Emily Hayward / Anderson & Sheppard

アンダーソン&シェパードでコートメイカーとして11年の経歴をもつエミリー・ヘイワード氏。チョークストライプのグレーフランネル(340g)、ダブルのワイドトラウザーズは女性が着用するメンズスーツのエレガンスを表現。

 

 

Molly Anderson / Richard Anderson

父リチャード・アンダーソンの元、カッターとして修業するモリー・アンダーソン氏。選んだのはラヴェンダー・グレンチェック・フランネル(290g)。父譲りのハウススタイル、シングル1ボタンジャケットにウエストコートを作成。

 

 

キャサリン・サージェント所属のカッター、アリステア・ニモ氏は自身のオリジン、スコットランド国立博物館のアーカイブからヒントを得て、フランネルタータン(360g)を選択。メンズとレディス双方に対応できる強みを生かした。

 

 

 

Report from a special event held at Wellington Arch in London

ウェリントン・アーチでのイベントには豪華メンバーが集結!

英国とイタリア、ともに服飾文化に源流をもつ両国が一堂に会した貴重な一夜。

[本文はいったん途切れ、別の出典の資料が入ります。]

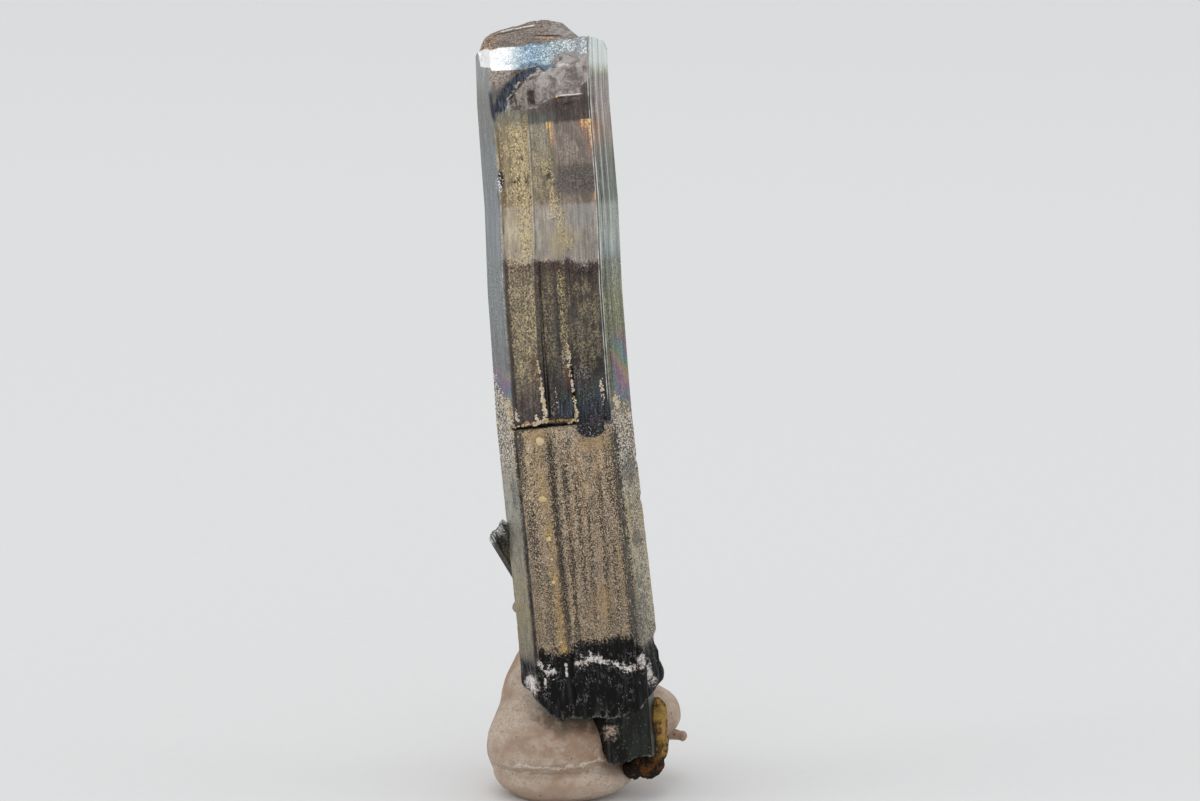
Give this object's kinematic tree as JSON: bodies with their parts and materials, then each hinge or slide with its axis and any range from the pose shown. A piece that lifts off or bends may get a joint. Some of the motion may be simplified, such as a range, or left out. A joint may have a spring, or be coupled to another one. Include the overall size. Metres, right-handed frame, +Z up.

英国メンズウェア界のキーパーソンがサステナビリティとビスポークの芸術を祝福した。




(いずれも左から)左:VBCのマーケティングマネジャー、コスタンツァ・デルツァンノ氏、ペイリー氏、VBCのPRマネージャー、ヴァレンティーナ・ベルティ氏。右:ウールマーク・カンパニーおよびCFWイタリア代表ファブリツィオ・セルヴェンテ氏とザ・キャンペーン・フォー・ウール、CFWダイアン・アーモンド氏。





(いずれも左から)左:8.ダンヒルのクリエイティブ・ダイレクター、サイモン・ホロウェイ氏とダンヒルチーム。中:ダッシングツイード代表のガイ・ヒルズ氏とペイリー氏。右:リチャード・ジェームズマネージングディレクターのショーン・ディクソン氏とブランドディレクタートビー・ラム氏。




(いずれも左から)左:VBC PR&マーケティングアドバイザー長谷川喜美氏とヘンリー・プールのマネージングディレクター、サイモン・カンディー氏。右:キャサリン・サージェント氏と同社のレベッカ・ジョセフ・ダブリン氏、アンダーソン&シェパード副会長、アンダ・ローランド氏。

 

 

 

サステナビリティな製造をリードするVBC

創業1663年、VBCは2023年にバルベリス・カノニコ家の繊維事業360周年を迎えた。オーストラリア産メリノ種を主に最高級の原料を厳選した製造を行う。「メイド・イン・イタリー」のウールでは最大規模のプロデューサーであり、世界最古の一貫生産を行うファブリックメーカーのひとつである。同時に、工場排水の100%浄水化や再生可能エネルギー使用といった環境保全から、従業員の聴覚障害防止に全織機の防音カバー設置など、伝統と現代性を融合させ、地球環境保全の向上を常に行っている。